The 100-billion-file problem
Now let’s imagine the situation when there are thousands of servers and up to 100 billion files. It is now a distributed filesystem and the file location task is immensely difficult. The metadata is being checked constantly as users or applications read files, write to files, delete files, create new ones, and move groups of files from one sub-folder to another.
There have to be specific metadata servers, dedicated to just one metadata processing job, and they operate in a coordinated fashion within a single file namespace. The metadata processing burden has to be load-balanced across these servers so that file access bottlenecks can be prevented from slowing things down.
But that means my file access request may have to hop from one metadata server to another; it’s no longer local to one server, and the access takes more time to process. Access paths can become long, with 10, 11, 12 or more nested folders to navigate, and the top-level section of the file:folder structure, the drive and top level directories, could become processing hotspots, further delaying access as queues build up.

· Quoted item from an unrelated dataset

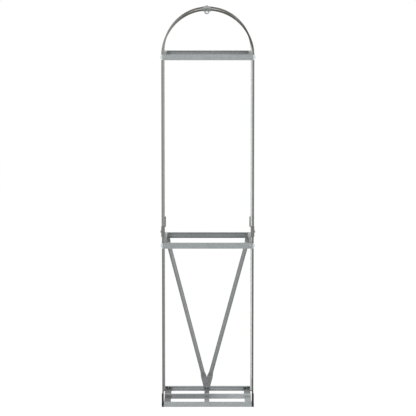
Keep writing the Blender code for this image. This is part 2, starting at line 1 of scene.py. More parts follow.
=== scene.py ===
"""The looks of a tall, narrow firewood rack of galvanised sheet steel.

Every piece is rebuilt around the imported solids, in metres and in their frame: sheet with bend
radii, smooth hoops and tubes, hexagon bolts with chamfers and threads, and moulded shoes.
"""

import math
import random

import bmesh
import bpy
from mathutils import Matrix, Vector


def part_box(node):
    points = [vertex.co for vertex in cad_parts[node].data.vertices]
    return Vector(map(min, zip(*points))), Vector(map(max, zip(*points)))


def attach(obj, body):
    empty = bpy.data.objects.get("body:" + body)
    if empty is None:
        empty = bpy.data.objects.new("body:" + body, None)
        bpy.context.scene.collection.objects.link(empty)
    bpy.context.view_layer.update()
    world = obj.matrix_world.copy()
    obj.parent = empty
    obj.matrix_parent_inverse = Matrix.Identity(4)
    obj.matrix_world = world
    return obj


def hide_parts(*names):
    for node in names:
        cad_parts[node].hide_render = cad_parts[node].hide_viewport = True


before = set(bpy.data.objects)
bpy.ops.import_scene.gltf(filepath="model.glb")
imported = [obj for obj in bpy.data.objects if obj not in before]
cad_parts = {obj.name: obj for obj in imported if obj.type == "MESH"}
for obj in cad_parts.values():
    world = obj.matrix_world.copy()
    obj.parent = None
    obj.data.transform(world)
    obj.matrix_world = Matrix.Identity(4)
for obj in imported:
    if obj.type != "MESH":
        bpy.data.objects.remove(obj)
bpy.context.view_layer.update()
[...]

Five Chinese researchers devised InfiniFS to solve these three issues. Their scientific paper, “InfiniFS: An Efficient Metadata Service for Large-Scale Distributed Filesystems”, states in its abstract: “Modern datacenters prefer one single filesystem instance that spans the entire datacenter and supports billions of files. The maintenance of filesystem metadata in such scenarios faces unique challenges, including load balancing while preserving locality, long path resolution, and near-root hotspots.”

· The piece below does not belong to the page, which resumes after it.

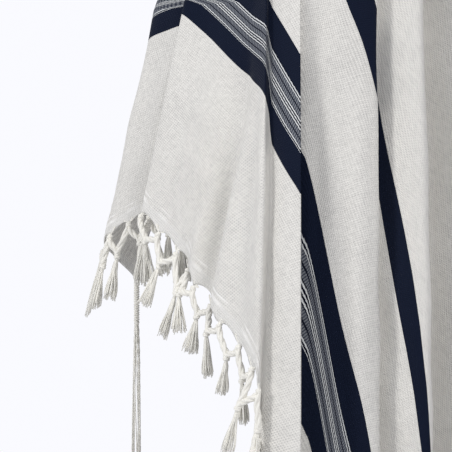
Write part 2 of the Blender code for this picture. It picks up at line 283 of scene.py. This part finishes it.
def drape():
    """Middle of the cloth as a grid: row numbers, points, flat places, and unit normals."""
    counts = column("cols").astype(int)
    where = np.concatenate(
        [k + np.arange(n) / n for k, n in enumerate(counts) if n] + [[len(FALLS) - 1.0]]
    )
    us, vs, turns, necks, plans = falls_at(where)
    share = np.arange(FALL_ROWS + 1) / FALL_ROWS
    yoke_share = np.arange(YOKE_ROWS)[:, None] / YOKE_ROWS
    grid, flat, drops = [], [], []
    for u, v, turn, neck, plan in zip(us, vs, turns, necks, plans):
        long, at_end = fall_length(u, v, turn)
        if at_end:
            long -= scallop(v + long * np.cos(turn)) / max(abs(np.sin(turn)), 0.45)
        rows = long * share
        fallen = falling_points(plan, rows)
        fall = falling_points(plan, np.array([0, 0.02]))
        fall = fall[1] - fall[0]
        yoke = over_the_shoulder(neck, fallen[0], fall / np.linalg.norm(fall), YOKE_ROWS)
        below = np.stack([u - rows * np.sin(turn), v + rows * np.cos(turn)], 1)
        edge = np.array([neck_u(neck), 0.0])
        above = edge + (below[0] - edge) * yoke_share
        grid.append(np.concatenate([yoke[:-1], fallen]))
        flat.append(np.concatenate([above, below]))
        run = np.linalg.norm(yoke[:-1] - fallen[0], axis=1)
        drops.append(np.concatenate([-run, rows]))
    grid, flat, drops = np.array(grid), np.array(flat), np.array(drops)
    normal = grid_normals(grid)
    grid += normal * relief(where[:, None], drops, flat[..., 0], flat[..., 1])[..., None]
    return where, grid, flat, grid_normals(grid)


def grid_normals(grid):
    """Unit directions outwards from a grid of points."""
    normal = np.cross(np.gradient(grid, axis=1), np.gradient(grid, axis=0))
    return normal / np.linalg.norm(normal, axis=2, keepdims=True)


def cloth_piece(name, drape_grid):
    """The cloth as a closed thin shell, with its flat places as UVs."""
    _, grid, flat, normal = drape_grid
    n, m = grid.shape[:2]
    outer = (grid + normal * CLOTH_WALL / 2).reshape(-1, 3)
    inner = (grid - normal * CLOTH_WALL / 2).reshape(-1, 3)
    index = np.arange(n * m).reshape(n, m)
    a, b, c, d = index[:-1, :-1], index[:-1, 1:], index[1:, 1:], index[1:, :-1]
    quads = np.stack([a, b, c, d], 2).reshape(-1, 4)
    rim = np.concatenate([index[:, 0], index[-1, 1:], index[-2::-1, -1], index[0, -2:0:-1]])
    after = np.roll(rim, -1)
    sides = np.stack([rim, after, after + n * m, rim + n * m], 1)
    faces = np.concatenate([quads, quads[:, ::-1] + n * m, sides])
    obj = add_mesh(name, np.concatenate([outer, inner]), faces)
    places = np.tile(flat.reshape(-1, 2), (2, 1))
    loops = np.empty(len(obj.data.loops), np.int32)
    obj.data.loops.foreach_get("vertex_index", loops)
    layer = obj.data.uv_layers.new(name="Flat")
    layer.data.foreach_set("uv", places[loops].astype(np.float32).ravel())
    return obj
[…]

Their InfiniFS scheme has three pillars:
- It decouples the access and content metadata of directories so that the directory tree can be partitioned with both metadata locality and load balancing.
- InifiniFS has speculative path resolution to traverse possible file access paths in parallel, which substantially reduces the latency of metadata operations.

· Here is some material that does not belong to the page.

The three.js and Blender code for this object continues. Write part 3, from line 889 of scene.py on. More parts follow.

- It has an optimistic access metadata cache on the client side to alleviate the near-root hotspot problem, which effectively improves the throughput of metadata operations.
An architectural diagram from the paper illustrates these three notions:
The key idea of the access and content metadata separation “is to decouple the access metadata (name, ID, and permissions) and content metadata (entry list and timestamps) of the directory, and further partition these metadata objects at a fine-grained level.”
InfiniFS stores metadata objects as key-value pairs:
Generally high-content file systems treat the directory metadata as a whole. When partitioning the directory tree – dividing it between different metadata servers – they have to split the directory either from its parent or its children to different servers, which unintentionally breaks the locality of related metadata. The InfiniFS access and content decoupling function aims to fix this problem: “We group related metadata objects to the same metadata server to achieve high locality for the metadata processing phase.”
Another diagram depicts the decoupling concepts and is worth studying carefully to appreciate a file and directory metadata split and the access and content metadata separation (access, half-filled red circles, and content, half-filled blue circles):
The idea is to enable searches of a directory tree sub-structure (per-directory groups) that can be done inside a single metadata server and avoid hops to other metadata servers.
For the speculative path resolution, “InfiniFS uses a predictable ID for each directory based on the cryptographic hash on the parent ID, the name, and a version number. It enables clients to speculate on directory IDs and launch lookups for multi-component paths in parallel.” The researchers add: “Speculative path resolution (S-PR) reduces the latency of path resolution to nearly one network round-trip time, if correctly predicted.”
With regard to the caching: “Cache hits will eliminate lookup requests to near root directories, thereby avoiding hotspots near the root and ensuring scalable path resolution.”
The researchers compared InfiniFS metadata processing performance time with LocoFS, IndexFS, HopsFS, and CephFS, using a RAM disk to avoid drive IO speed differences. InfiniFS had higher throughput and lower latency:
The researchers conclude: “The extensive evaluation shows that InfiniFS provides high-performance metadata operations for large-scale filesystem directory trees.”
This is a 17-page paper and we have only provided a bare overview here. The paper is free to download and may suggest ways that, for example, Ceph could be improved to match filesystems with better performance, such as Qumulo Core and WEKA’s Matrix.